Honest - google and spend a bit of time reading through - study screen shots - try and get a close up of menus ... many are not intuitive.
 
I also use Maptech Marine Chart Navigator but coupled to a Garmin 152 GPS. Using Garmin protocol the software will load (and download) whole sets of waypoints and routes that have been set up graphically on the screen charts. This not only saves hours of putting them into the GPS but is a useful visual check they are all OK.
Thereafter if the computer packs up, all the data is stored independently in the GPS /forums/images/graemlins/ooo.gif
 
I would second (or is third now?) using Maptech. I have used it for years and never found anything better/cheaper. I am definitely a fan of raster charts - even the latest vector charts look a bit 'strange' compared to Admiralty charts.
The latest Maptech DVDs are also much better value than the old CDs - I got the whole of western Europe (Baltic to Gib plus Canaries and Cape Verde) for £99 last year (several hundred charts, including French, German and Netherlands produced charts). The whole of the UK is similarly priced.
One thing to note - if you use the Garmin version of NMEA to link to the GPS, you can't drive your autohelm from the same GPS. I only use the Garmin protocol for uploading Routes and Waypoints (from the plotter to the GPS - old Garmin 128). I use standard NMEA for on-water navigation and can then still drive the autohlm from the GPS.
If you buy the full version of Maptech (Pro I think they call it) you get an autohelm interface from the plotter that overcomes the above problem. However, personally I would rather trust the GPS than a (Microsoft based) PC to steer the boat!
Roger
 
I'd vote Maptech too. However, I'm sticking to the old Offshore Navigator rather than Chart Navigator. Tidestreams are a key factor in all I do with my slow little boat, and the way they are displayed in Chart Navigator is very much worse than in Offshore Navigator. I seem to recall that the ability to download routes and waypoints requires the more expensive Chart Navigator Pro. My understanding is that this cannot be done within the NMEA protocol - the Garmin protocol is what I use.

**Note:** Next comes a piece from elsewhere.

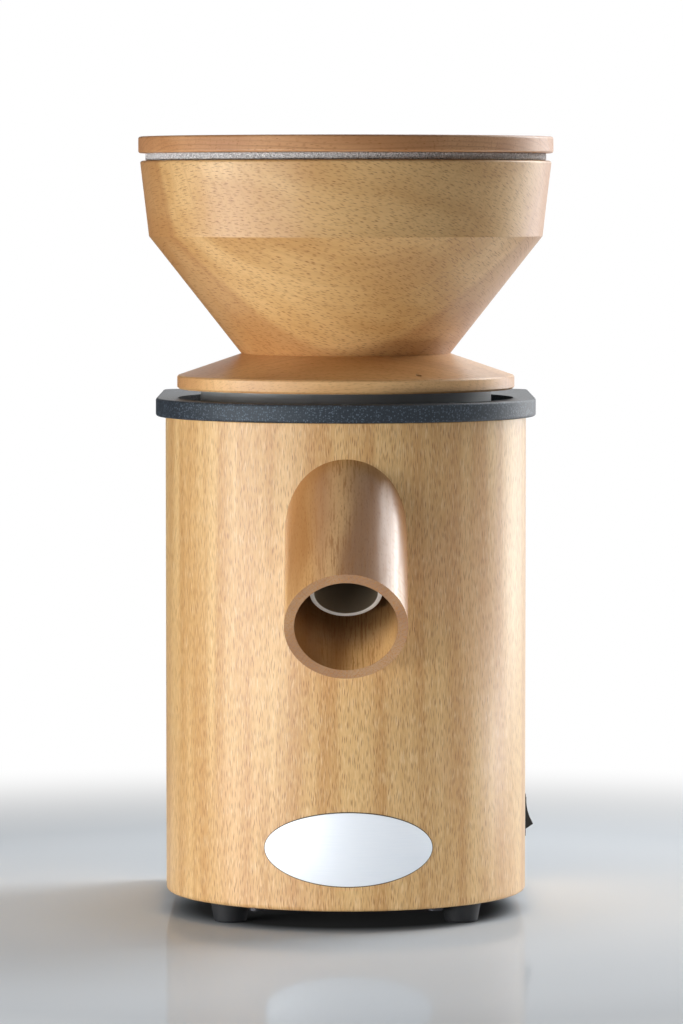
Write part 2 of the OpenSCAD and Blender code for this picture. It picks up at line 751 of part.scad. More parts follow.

In my hands this ability to do it all on the computer and then download the route to a simple handheld is crucial. I don't have a computer screen in the cockpit but I can take the handheld there, and if the computer gets a sore head I can still navigate the route.

Offshore Navigator also lets you dump out routes etc into a tab delimited file which any fule can understand. Newer programs seem to go in for fancy XML navigation objects which are more geekish than I can handle. I routinely do my route planning, merging reversing of routes etc in Excel(!) and then reload them into the navigation programme. A rare perversion.